THE COMPANY SHALL HAVE NO LIABILITY WITH RESPECT TO ITS OBLIGATIONS UNDER THIS AGREEMENT OR OTHERWISE FOR CONSEQUENTIAL, EXEMPLARY, SPECIAL, INDIRECT, INCIDENTAL, OR PUNITIVE DAMAGES EVEN IF IT HAS BEEN ADVISED OF THE POSSIBILITY OF SUCH DAMAGES. IN ANY EVENT, THE AGGREGATE LIABILITY OF THE COMPANY FOR ANY REASON AND UPON ANY CAUSE OF ACTION OR CLAIM, INCLUDING, WITHOUT LIMITATION, THE COMPANY’S OBLIGATION TO INDEMNIFY AND HOLD HARMLESS UNDER THIS AGREEMENT, SHALL BE LIMITED TO THE AMOUNT OF FEES PAID TO THE COMPANY BY THE USER HEREUNDER FOR THE SPECIFIC PORTION OF SOFTWARE GIVING RISE TO SUCH CAUSE OF ACTION OR CLAIM. THIS LIMITATION APPLIES TO ALL CAUSES OF ACTION OR CLAIMS IN THE AGGREGATE, INCLUDING, WITHOUT LIMITATION, BREACH OF CONTRACT, BREACH OF WARRANTY, INDEMNITY, NEGLIGENCE, STRICT LIABILITY, MISREPRESENTATIONS, AND OTHER TORTS.

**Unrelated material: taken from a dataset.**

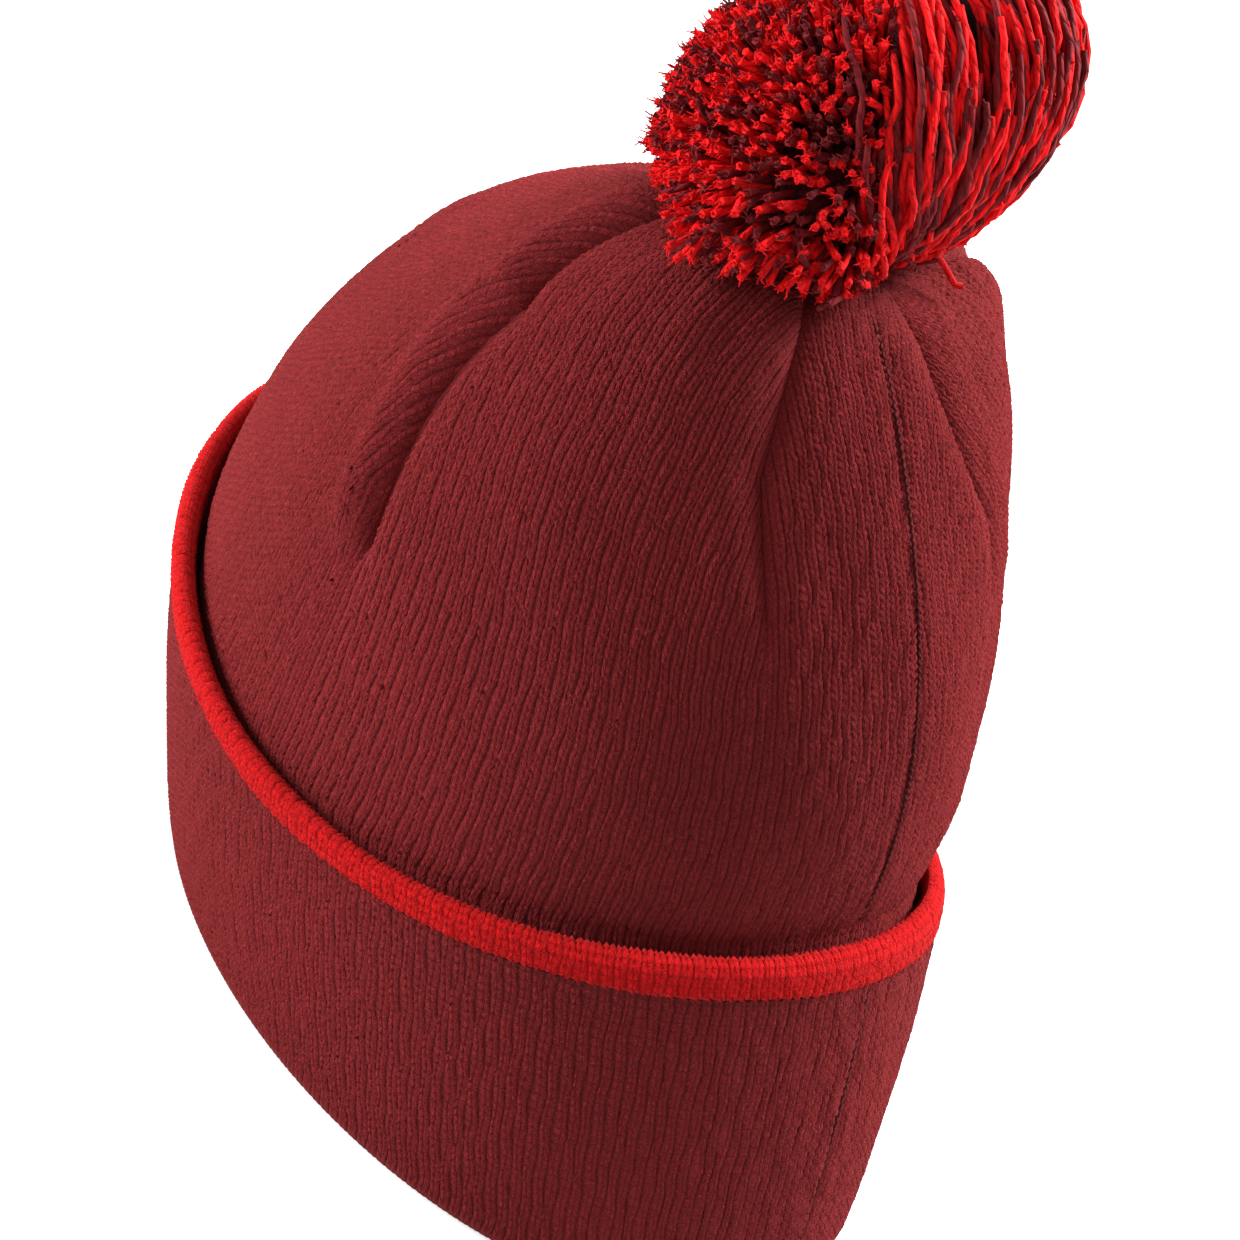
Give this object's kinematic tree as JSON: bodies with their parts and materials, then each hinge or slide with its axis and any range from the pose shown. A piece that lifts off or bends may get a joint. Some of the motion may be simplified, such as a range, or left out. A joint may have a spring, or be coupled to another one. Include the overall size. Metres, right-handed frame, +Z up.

The parties agree that this Agreement shall be construed under the laws of the State of Texas regardless of any choice of law rules.
Each Party irrevocably and unconditionally agrees that any dispute arising under or related to this Agreement shall be resolved exclusively through individual, non-class arbitration to be held in Austin, Texas under the rules of the American Arbitration Association. Each Party irrevocably and unconditionally submits to the exclusive jurisdiction of such arbitration and agrees to bring any such dispute only in such forum. Each Party agrees that a final judgment by such arbitration is conclusive and may be enforced in other jurisdictions by suit on the judgment or in any other manner provided by law.
Should either party to this Agreement initiate any action against the other, the substantially prevailing party (considering the relief sought and the relief achieved) shall be awarded reasonable attorney’s fees incurred in connection with such enforcement.